El caso es que, si a las regurgitaciones añadimos una diarrea del copón bendito (vergüenza me daban los intentos inútiles, a ojos vistas, por atrapar con papel de rollo de cocina y bolsas de plástico las mierdas líquidas esparcidas sobre baldosas ranuradas), un triste miramiento desde tu larguirucho corpachón tiradín en el sofá, una inapetencia persistente y una desgana generalizada, todos tus malestares nos tuvieron bastante preocupados durante aquella segunda Semana de Pasión en conllevancia (claro que el dato de la efeméride te la soplará bien soplada).

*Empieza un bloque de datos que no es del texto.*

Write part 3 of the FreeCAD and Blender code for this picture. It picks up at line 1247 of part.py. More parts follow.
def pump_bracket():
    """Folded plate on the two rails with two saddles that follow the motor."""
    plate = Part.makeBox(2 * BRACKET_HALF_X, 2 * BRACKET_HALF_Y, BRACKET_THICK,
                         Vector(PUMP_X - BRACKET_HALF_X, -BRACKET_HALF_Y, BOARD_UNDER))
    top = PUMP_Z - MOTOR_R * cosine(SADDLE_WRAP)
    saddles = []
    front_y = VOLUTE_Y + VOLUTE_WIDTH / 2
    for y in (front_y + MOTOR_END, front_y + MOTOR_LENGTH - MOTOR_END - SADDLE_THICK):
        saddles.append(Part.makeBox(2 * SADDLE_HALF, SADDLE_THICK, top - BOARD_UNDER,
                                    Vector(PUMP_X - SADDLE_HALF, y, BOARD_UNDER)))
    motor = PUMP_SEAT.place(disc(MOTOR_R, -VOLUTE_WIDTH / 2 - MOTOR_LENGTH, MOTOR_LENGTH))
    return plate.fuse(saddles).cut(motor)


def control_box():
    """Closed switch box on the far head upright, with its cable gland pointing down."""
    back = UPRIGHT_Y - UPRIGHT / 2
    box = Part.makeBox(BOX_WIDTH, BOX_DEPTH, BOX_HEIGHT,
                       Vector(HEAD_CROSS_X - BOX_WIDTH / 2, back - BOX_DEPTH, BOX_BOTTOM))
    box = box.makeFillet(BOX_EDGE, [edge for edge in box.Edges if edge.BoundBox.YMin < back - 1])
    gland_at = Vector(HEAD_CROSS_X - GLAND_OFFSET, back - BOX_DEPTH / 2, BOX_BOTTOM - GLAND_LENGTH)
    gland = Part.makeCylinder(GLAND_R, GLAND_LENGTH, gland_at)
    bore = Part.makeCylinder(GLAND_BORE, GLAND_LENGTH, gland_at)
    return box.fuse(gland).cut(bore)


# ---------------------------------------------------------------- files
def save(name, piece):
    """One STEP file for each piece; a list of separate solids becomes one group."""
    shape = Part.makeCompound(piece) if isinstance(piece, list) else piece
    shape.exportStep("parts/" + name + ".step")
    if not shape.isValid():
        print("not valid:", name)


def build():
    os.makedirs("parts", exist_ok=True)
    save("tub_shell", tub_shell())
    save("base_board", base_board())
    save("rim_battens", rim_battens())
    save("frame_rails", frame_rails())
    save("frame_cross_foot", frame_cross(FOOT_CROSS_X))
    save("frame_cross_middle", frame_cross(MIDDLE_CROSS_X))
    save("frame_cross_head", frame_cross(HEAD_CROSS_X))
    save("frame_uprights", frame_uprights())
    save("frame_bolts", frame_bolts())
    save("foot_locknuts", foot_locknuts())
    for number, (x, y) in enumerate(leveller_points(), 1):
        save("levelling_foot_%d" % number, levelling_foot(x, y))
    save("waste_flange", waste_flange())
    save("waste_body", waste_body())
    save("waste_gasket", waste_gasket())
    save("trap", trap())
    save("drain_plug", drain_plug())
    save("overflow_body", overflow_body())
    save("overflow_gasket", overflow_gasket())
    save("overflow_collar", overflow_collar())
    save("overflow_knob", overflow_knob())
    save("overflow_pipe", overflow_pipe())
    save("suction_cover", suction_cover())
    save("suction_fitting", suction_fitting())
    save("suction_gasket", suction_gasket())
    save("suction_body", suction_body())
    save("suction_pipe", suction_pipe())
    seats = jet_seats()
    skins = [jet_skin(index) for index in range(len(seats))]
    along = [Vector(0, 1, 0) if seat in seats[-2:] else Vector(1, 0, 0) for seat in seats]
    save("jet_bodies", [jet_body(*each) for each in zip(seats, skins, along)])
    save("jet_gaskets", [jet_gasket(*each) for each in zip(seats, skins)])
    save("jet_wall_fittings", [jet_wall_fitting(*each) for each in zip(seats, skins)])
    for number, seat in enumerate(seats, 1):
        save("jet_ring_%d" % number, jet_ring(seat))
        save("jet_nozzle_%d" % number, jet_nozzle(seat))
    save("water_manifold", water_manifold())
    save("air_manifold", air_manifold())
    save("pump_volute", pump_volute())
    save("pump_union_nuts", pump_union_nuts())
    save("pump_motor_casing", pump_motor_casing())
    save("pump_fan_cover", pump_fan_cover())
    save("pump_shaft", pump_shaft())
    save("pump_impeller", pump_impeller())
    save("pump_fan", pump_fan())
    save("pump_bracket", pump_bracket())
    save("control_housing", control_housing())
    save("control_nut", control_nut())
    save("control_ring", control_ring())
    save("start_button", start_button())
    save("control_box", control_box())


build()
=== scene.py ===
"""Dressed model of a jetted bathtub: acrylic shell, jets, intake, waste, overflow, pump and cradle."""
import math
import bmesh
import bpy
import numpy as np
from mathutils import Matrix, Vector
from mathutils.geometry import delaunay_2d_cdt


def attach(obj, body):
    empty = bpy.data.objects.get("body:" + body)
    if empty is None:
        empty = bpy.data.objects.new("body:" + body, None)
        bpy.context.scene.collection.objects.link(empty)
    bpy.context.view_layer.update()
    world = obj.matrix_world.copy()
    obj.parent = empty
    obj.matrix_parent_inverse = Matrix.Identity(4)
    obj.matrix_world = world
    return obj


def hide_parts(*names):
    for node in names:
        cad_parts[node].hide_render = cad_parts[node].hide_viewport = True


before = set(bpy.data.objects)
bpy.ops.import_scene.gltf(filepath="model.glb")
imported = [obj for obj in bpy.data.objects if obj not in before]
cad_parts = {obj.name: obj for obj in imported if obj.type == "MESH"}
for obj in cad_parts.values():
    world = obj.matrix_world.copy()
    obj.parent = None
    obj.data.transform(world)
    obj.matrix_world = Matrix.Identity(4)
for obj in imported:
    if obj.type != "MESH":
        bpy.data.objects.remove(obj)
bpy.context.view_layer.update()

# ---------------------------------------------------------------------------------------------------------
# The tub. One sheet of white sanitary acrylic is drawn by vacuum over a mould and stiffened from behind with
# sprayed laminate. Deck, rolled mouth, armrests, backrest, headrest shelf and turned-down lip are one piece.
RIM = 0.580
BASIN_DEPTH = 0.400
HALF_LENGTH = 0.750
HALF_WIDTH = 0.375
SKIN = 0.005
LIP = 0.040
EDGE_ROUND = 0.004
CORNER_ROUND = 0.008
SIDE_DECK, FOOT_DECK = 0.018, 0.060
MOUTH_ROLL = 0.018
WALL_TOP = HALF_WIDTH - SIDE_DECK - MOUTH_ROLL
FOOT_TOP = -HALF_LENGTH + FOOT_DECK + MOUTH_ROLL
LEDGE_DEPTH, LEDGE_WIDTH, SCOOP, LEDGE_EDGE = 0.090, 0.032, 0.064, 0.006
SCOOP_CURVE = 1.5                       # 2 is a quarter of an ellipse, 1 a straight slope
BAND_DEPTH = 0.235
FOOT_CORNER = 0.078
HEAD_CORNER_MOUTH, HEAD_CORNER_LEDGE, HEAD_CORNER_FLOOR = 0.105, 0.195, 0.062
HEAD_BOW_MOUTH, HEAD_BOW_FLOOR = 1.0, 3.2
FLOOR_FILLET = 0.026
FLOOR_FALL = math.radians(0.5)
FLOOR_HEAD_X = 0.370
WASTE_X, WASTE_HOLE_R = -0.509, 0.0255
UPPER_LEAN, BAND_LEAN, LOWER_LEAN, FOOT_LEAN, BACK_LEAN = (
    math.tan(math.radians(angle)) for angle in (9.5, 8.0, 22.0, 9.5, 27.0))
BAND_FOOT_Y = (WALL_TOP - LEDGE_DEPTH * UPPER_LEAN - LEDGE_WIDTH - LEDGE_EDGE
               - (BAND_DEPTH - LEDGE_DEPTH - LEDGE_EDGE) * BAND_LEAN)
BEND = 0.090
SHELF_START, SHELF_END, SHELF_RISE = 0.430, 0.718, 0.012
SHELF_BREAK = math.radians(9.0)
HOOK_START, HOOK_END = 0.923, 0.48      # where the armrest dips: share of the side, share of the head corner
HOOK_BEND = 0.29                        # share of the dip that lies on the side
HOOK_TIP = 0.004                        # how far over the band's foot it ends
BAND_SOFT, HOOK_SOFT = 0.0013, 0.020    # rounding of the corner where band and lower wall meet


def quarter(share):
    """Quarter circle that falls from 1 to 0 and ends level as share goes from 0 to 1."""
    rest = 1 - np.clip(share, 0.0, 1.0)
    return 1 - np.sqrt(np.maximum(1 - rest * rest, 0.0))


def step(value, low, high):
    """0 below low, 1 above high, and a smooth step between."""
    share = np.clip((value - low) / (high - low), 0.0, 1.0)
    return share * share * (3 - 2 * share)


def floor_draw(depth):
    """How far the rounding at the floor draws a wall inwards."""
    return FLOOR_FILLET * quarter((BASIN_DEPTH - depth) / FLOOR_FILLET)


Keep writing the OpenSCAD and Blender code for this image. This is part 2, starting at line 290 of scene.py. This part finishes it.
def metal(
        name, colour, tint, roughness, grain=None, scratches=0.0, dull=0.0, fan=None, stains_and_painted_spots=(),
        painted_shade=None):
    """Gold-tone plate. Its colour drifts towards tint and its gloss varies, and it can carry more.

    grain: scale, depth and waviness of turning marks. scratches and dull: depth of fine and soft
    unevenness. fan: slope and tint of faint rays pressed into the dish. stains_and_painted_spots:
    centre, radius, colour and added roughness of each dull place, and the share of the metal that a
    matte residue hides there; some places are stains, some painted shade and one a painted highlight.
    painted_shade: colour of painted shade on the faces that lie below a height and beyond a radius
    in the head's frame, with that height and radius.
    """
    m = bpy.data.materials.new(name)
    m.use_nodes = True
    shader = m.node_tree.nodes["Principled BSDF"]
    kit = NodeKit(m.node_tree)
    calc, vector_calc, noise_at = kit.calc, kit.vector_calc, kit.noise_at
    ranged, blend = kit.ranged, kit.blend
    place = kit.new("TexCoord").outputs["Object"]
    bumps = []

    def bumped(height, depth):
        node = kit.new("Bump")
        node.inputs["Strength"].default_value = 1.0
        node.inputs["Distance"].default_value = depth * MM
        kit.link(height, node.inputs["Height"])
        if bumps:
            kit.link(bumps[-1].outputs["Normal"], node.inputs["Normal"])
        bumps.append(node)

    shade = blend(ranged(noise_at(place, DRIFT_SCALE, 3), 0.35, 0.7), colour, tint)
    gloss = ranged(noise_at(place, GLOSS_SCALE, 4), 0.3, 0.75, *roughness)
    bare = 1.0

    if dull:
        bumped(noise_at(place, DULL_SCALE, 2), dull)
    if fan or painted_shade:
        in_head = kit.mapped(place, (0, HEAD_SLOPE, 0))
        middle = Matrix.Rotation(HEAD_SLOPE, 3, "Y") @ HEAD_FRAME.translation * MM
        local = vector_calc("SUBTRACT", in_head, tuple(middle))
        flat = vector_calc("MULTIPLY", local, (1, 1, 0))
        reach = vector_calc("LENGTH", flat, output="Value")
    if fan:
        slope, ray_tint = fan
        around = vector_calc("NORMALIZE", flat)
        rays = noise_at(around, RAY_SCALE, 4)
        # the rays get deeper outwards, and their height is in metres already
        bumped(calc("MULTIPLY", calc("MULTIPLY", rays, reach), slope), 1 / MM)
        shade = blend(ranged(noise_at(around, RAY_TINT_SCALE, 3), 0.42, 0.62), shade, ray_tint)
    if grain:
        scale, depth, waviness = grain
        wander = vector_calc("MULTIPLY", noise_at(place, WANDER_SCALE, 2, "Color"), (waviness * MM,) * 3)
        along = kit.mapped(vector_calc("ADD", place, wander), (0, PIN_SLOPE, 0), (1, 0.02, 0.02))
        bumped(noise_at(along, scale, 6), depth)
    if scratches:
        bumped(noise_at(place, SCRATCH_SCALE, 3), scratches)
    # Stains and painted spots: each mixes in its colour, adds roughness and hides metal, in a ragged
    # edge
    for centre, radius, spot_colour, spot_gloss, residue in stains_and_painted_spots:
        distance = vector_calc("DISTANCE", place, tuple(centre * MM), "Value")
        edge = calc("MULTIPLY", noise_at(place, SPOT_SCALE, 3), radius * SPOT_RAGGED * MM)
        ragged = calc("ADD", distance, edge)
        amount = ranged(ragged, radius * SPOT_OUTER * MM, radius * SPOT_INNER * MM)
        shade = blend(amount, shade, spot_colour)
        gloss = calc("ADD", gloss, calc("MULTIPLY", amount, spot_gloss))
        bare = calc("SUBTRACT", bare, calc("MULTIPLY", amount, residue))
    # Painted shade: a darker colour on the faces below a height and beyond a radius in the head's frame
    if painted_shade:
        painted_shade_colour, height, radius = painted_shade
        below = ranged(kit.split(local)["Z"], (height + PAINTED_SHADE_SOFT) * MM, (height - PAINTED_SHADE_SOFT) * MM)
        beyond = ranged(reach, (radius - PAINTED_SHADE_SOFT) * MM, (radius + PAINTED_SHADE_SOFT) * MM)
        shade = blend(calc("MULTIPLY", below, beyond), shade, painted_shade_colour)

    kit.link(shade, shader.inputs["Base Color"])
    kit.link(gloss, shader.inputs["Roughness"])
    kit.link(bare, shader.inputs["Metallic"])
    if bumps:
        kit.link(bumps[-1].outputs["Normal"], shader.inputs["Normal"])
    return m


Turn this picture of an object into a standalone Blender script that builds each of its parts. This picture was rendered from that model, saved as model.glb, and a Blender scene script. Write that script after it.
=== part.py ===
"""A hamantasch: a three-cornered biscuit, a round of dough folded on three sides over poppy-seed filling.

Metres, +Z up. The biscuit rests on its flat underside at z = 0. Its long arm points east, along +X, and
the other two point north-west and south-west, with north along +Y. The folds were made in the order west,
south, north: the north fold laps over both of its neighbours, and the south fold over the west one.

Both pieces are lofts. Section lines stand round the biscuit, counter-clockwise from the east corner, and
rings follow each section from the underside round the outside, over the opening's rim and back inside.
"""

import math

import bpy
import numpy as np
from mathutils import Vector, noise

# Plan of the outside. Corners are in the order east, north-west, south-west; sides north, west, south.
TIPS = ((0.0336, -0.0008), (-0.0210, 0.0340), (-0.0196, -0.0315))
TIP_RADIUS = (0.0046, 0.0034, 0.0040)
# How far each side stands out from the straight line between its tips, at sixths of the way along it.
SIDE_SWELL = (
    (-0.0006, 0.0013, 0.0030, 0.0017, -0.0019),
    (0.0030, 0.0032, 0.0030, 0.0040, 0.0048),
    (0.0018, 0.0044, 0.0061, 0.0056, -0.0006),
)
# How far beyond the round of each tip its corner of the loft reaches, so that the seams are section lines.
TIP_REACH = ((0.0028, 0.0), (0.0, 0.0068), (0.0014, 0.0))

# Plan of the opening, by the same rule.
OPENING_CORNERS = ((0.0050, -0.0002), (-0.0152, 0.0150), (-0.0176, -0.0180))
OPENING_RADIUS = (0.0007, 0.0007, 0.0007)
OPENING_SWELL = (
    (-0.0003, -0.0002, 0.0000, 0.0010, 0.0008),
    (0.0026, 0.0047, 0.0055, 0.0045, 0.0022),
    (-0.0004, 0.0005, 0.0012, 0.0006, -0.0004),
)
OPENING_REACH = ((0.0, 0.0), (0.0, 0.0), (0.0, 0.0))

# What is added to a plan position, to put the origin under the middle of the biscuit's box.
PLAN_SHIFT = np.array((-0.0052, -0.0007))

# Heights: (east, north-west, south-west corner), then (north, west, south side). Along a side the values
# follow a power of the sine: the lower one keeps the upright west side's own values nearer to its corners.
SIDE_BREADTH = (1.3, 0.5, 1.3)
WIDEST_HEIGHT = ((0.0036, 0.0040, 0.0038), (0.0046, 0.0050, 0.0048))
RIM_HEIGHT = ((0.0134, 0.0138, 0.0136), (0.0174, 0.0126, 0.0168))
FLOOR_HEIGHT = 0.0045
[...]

Lo que, de aquellos episodios enfermizos, me produjo sobremanera desazón fue tu rotunda renuncia al juego. Vale que no compartieras nuestra mesa a la voraz espera de migajas. Vale que durmieras y durmieras horas enroscado. Vale que no te asomaras a fisgonear a la terraza. Vale que no probaras bocado ni sorbo de agua. Vale que rechazaras las chuches. Vale que no retorcieras las orejas como calcetines. Vale que nos miraras cual carnero degollado. Vale que mantuvieras el rabo inmoto. Vale que apenas transitaras por la casa. Vale que no intentaras colarte en nuestra habitación y subirte a nuestra cama. Vale que no manejaras tu testaruda insistencia para involucrarme a toda costa en peleas a brazo partido. Vale que, al sacarte a la calle, no tiraras como de costumbre ni prestaras atención a gaviotas, palomas y pardales; y un comino te interesaran los gatos escondidos debajo de los coches. Vale que ni ladraras ni te encresparas por nada?

Lo que, por insólito, me dejó aturdido, atolondrado fue ese brusco dimitir, ese abrupto desistir de cualquier conato de jugueteo, de cualquier intentona de retozamiento, de divertimiento, sabiéndote un consumado ludópata, un incansable jugón, un neoténico perdido. No te ofendas, Bilbo, que tampoco estas palabrejas pretenden insultar, ni, de aquella, me sentí en absoluto molesto o enfadado por tus dolencias ciertas, que bastante tuviste con sobrellevarlas sin mayores exhibiciones quejumbrosas, sin apenas signos quejicosos hasta que el veterinario te puso una inyección y te recetó un jarabe el Lunes de Pascua de Resurrección (no digas nada: te la sopla, te la pela, te la suda y te la refanfinfla).